LotR lacks the essential elements that define S&S as separate from Heroic Fantasy, so it could never be S&S.


----------



## Captain Tagon (May 26, 2005)

Joshua Dyal said:
			
		

> Huh?  What sounds like that?  How are you basing that?




That's probably all from me as the biggest and most famous S&S is Conan and I really don't like Conan at all so there is something of a bias there when I talk about S&S.


----------



## Desdichado (May 26, 2005)

Captain Tagon said:
			
		

> That's probably all from me as the biggest and most famous S&S is Conan and I really don't like Conan at all so there is something of a bias there when I talk about S&S.



Conan the movie, or Conan at all?  I don't think the movie is any good at all.  But I like most of the REH stories to a greater or lesser degree.


----------



## Captain Tagon (May 26, 2005)

Joshua Dyal said:
			
		

> Conan the movie, or Conan at all?  I don't think the movie is any good at all.  But I like most of the REH stories to a greater or lesser degree.





I've never actually seen a whole one of the movies. I just don't like the fiction. Extremely heavy handed moralism with a just too super main character. It reads like Howard's wish of what he was plain and simple.


----------



## Warrior Poet (May 27, 2005)

Captain Tagon said:
			
		

> Extremely heavy handed moralism . . .



Interesting.

I never saw that in the books.  I think Howard was trying to write Conan's life as somewhat enviable (in a way), something people aspire to, with the freedom, and the adventure, and answering to no one, (and the lusty women, especially as painted by Frank Frazetta . . . ahem), but I also think he was just trying to write some fun adventure.

Can you talk a little about what you see as the heavy-handed moralism, and examples of good fantasy (of the Sword and Sorcery model) that doesn't have that element?

As an aside, I also recommend the Larry Niven Sword and Sorcery stories like "What Good is a Glass Dagger?" and _The Magic Goes Away_.  Niven's magic and the power behind it is cool, the world (ours, essentially) is really intersting, and he does a great job of creating memorable characters, from warlocks (The Warlock, really) to werewolves to sword-wielders and giants.

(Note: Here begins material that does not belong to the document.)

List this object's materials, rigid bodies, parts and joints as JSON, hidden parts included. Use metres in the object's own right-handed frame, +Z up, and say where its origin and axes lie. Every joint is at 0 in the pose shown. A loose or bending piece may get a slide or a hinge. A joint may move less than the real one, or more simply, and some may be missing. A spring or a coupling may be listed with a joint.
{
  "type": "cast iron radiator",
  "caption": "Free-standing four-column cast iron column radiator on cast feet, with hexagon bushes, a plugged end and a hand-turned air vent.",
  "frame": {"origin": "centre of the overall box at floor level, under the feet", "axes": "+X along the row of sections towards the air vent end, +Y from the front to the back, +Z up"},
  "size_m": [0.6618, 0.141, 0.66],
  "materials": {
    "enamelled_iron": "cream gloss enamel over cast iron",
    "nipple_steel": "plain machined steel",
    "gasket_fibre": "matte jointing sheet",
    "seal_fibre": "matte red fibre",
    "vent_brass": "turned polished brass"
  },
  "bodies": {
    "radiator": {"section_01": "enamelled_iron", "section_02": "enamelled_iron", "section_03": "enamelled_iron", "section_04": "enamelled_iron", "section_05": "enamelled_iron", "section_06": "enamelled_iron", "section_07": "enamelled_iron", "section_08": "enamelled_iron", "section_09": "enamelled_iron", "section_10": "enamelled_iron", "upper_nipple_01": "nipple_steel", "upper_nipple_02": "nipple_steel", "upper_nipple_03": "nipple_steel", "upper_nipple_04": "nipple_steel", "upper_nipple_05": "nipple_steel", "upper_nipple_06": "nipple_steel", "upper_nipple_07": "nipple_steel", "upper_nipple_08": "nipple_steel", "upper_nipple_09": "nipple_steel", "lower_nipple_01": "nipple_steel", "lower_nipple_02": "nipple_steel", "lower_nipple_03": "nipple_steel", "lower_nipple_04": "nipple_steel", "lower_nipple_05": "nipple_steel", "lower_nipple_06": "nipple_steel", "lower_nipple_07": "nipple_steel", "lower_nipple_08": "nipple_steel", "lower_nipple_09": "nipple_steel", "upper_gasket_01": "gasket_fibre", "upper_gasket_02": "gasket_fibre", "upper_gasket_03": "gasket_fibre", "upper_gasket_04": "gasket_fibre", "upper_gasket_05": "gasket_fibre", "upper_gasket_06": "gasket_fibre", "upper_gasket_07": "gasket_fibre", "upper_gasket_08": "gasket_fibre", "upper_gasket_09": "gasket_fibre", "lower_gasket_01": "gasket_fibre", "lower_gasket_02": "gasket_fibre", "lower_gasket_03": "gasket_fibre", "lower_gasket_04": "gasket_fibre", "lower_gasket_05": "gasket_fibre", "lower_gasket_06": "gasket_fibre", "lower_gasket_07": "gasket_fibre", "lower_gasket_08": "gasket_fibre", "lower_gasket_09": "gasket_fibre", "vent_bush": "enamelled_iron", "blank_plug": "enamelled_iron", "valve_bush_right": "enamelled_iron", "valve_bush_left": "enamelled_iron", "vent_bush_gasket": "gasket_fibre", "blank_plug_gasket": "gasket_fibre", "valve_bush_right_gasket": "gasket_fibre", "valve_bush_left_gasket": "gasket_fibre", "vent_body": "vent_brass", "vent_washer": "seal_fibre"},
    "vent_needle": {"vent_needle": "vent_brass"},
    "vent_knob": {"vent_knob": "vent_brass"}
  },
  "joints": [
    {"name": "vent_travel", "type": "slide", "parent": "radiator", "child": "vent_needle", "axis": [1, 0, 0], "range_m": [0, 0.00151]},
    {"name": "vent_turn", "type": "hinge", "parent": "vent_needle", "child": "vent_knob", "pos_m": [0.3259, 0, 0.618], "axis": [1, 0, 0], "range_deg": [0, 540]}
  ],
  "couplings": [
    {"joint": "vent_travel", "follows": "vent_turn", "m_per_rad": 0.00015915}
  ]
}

For pure over-the-top bulging muscles and sinister sorcery Sword and Sorcery, try James Silke's Death Dealer series, based on Frazetta's legendary paintings of the awesome axe-wielder.  So bad it's good.  Very much fun.  Huge battles, dark magic, sultry sex, hostile jungles, invading hordes, prehistoric monsters, heavy drinking, gruff barbarians.  Great fun.

Warrior Poet


----------



## Captain Tagon (May 27, 2005)

The problem is I haven't really read much like Swords and Sorcery fantasy outside of Conan and Soloman Kane. And that which I have, some of the DnD fiction, has the same problem. Maybe moralism isn't quite the right term. Just a lot of the little turns of phrase that Howard uses telling the tale from Conan's point of view are a bit, well disturbing. His near epic love of violence as the means to get whatever he wants and the constant bashing of anything resembling structured society are a bit much.

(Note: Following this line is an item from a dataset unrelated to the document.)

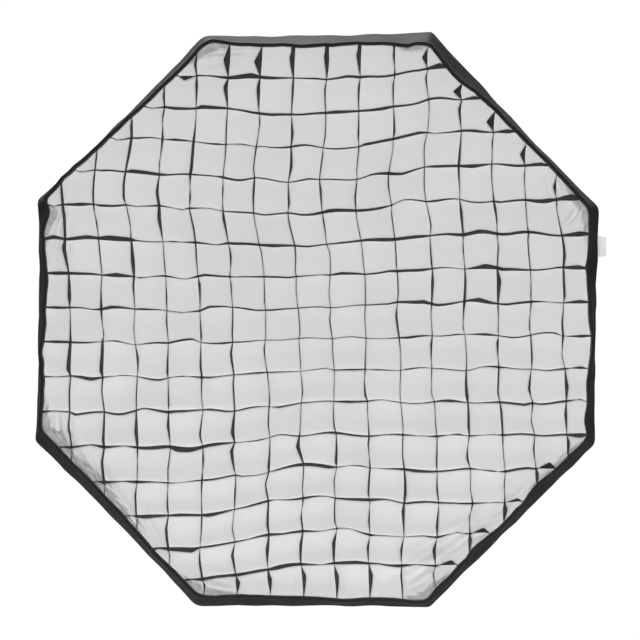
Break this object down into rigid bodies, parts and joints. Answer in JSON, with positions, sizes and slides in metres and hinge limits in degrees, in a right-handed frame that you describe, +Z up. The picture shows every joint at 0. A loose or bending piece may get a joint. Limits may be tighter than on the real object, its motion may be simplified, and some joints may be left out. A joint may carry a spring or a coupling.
{
  "type": "octabox softbox",
  "caption": "Eight-sided fabric softbox on bowed spring-steel rods, with egg-crate grid, two white diffusers and a turning bayonet speedring.",
  "frame": {"origin": "centre of the lamp bore, in the plane of the flat seat that bears on the lamp", "axes": "+Y is the optical axis and points back to the lamp, +Z is up, light leaves towards -Y"},
  "size_m": [0.9611, 0.449, 0.952],
  "materials": {
    "insert_metal": "satin machined",
    "ring_black": "satin black coating",
    "socket_metal": "satin",
    "knob": "satin",
    "spring_steel": "satin",
    "tip_plastic": "matte",
    "cover_black": "black nylon, silver lining inside",
    "webbing_black": "ribbed webbing",
    "tape_black": "hook-and-loop",
    "diffusion_white": "white translucent",
    "grid_black": "matte black",
    "label_white": "blank woven",
    "snap_metal": "plated"
  },
  "bodies": {
    "insert": {"bayonet_insert": "insert_metal"},
    "screw_1": {"thumb_screw_1": "knob"},
    "screw_2": {"thumb_screw_2": "knob"},
    "screw_3": {"thumb_screw_3": "knob"},
    "screw_4": {"thumb_screw_4": "knob"},
    "baffle": {"baffle_sheet": "diffusion_white", "baffle_tabs": "webbing_black", "snap_caps": "snap_metal"},
    "diffuser": {"front_diffuser": "diffusion_white", "diffuser_border": "tape_black"},
    "grid": {"grid_border": "tape_black", "grid_strips_upright": "grid_black", "grid_strips_level": "grid_black"},
    "box": {"speedring": "ring_black", "rod_sockets": "socket_metal", "rod_tips": "tip_plastic", "rod_loops": "webbing_black", "corner_patches": "cover_black", "rear_cuff": "webbing_black", "front_lip": "cover_black", "lip_loop_tape": "tape_black", "label_tab": "label_white", "snap_studs": "snap_metal", "gore_1": "cover_black", "seam_binding_1": "webbing_black", "rod_1": "spring_steel", "rod_pocket_1": "webbing_black", "gore_2": "cover_black", "seam_binding_2": "webbing_black", "rod_2": "spring_steel", "rod_pocket_2": "webbing_black", "gore_3": "cover_black", "seam_binding_3": "webbing_black", "rod_3": "spring_steel", "rod_pocket_3": "webbing_black", "gore_4": "cover_black", "seam_binding_4": "webbing_black", "rod_4": "spring_steel", "rod_pocket_4": "webbing_black", "gore_5": "cover_black", "seam_binding_5": "webbing_black", "rod_5": "spring_steel", "rod_pocket_5": "webbing_black", "gore_6": "cover_black", "seam_binding_6": "webbing_black", "rod_6": "spring_steel", "rod_pocket_6": "webbing_black", "gore_7": "cover_black", "seam_binding_7": "webbing_black", "rod_7": "spring_steel", "rod_pocket_7": "webbing_black", "gore_8": "cover_black", "seam_binding_8": "webbing_black", "rod_8": "spring_steel", "rod_pocket_8": "webbing_black"}
  },
  "joints": [
    {"name": "ring_turn", "type": "hinge", "parent": "insert", "child": "box", "pos_m": [0, -0.0088, 0], "axis": [0, 1, 0], "continuous": true},
    {"name": "screw_1_turn", "type": "hinge", "parent": "box", "child": "screw_1", "pos_m": [0, -0.0088, 0.07], "axis": [0, 0, 1], "range_deg": [0, 810]},
    {"name": "screw_2_turn", "type": "hinge", "parent": "box", "child": "screw_2", "pos_m": [0.07, -0.0088, 0], "axis": [1, 0, 0], "range_deg": [0, 810]},
    {"name": "screw_3_turn", "type": "hinge", "parent": "box", "child": "screw_3", "pos_m": [0, -0.0088, -0.07], "axis": [0, 0, -1], "range_deg": [0, 810]},
    {"name": "screw_4_turn", "type": "hinge", "parent": "box", "child": "screw_4", "pos_m": [-0.07, -0.0088, 0], "axis": [-1, 0, 0], "range_deg": [0, 810]},
    {"name": "baffle_off", "type": "slide", "parent": "box", "child": "baffle", "axis": [0, -1, 0], "range_m": [0, 0.35]},
    {"name": "diffuser_off", "type": "slide", "parent": "baffle", "child": "diffuser", "axis": [0, -1, 0], "range_m": [0, 0.15]},
    {"name": "grid_off", "type": "slide", "parent": "diffuser", "child": "grid", "axis": [0, -1, 0], "range_m": [0, 0.15]}
  ]
}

Looking back on it, it might not be so much Howard's intent. However, simply the character of Conan is someone I don't like because of these traits. And as most of the internal parts of the stories takes place in his head, it makes, what is for me, quite and unpleasant read.


----------



## Desdichado (May 27, 2005)

Captain Tagon said:
			
		

> The problem is I haven't really read much like Swords and Sorcery fantasy outside of Conan and Soloman Kane. And that which I have, some of the DnD fiction, has the same problem. Maybe moralism isn't quite the right term. Just a lot of the little turns of phrase that Howard uses telling the tale from Conan's point of view are a bit, well disturbing. His near epic love of violence as the means to get whatever he wants and the constant bashing of anything resembling structured society are a bit much.
> 
> Looking back on it, it might not be so much Howard's intent. However, simply the character of Conan is someone I don't like because of these traits. And as most of the internal parts of the stories takes place in his head, it makes, what is for me, quite and unpleasant read.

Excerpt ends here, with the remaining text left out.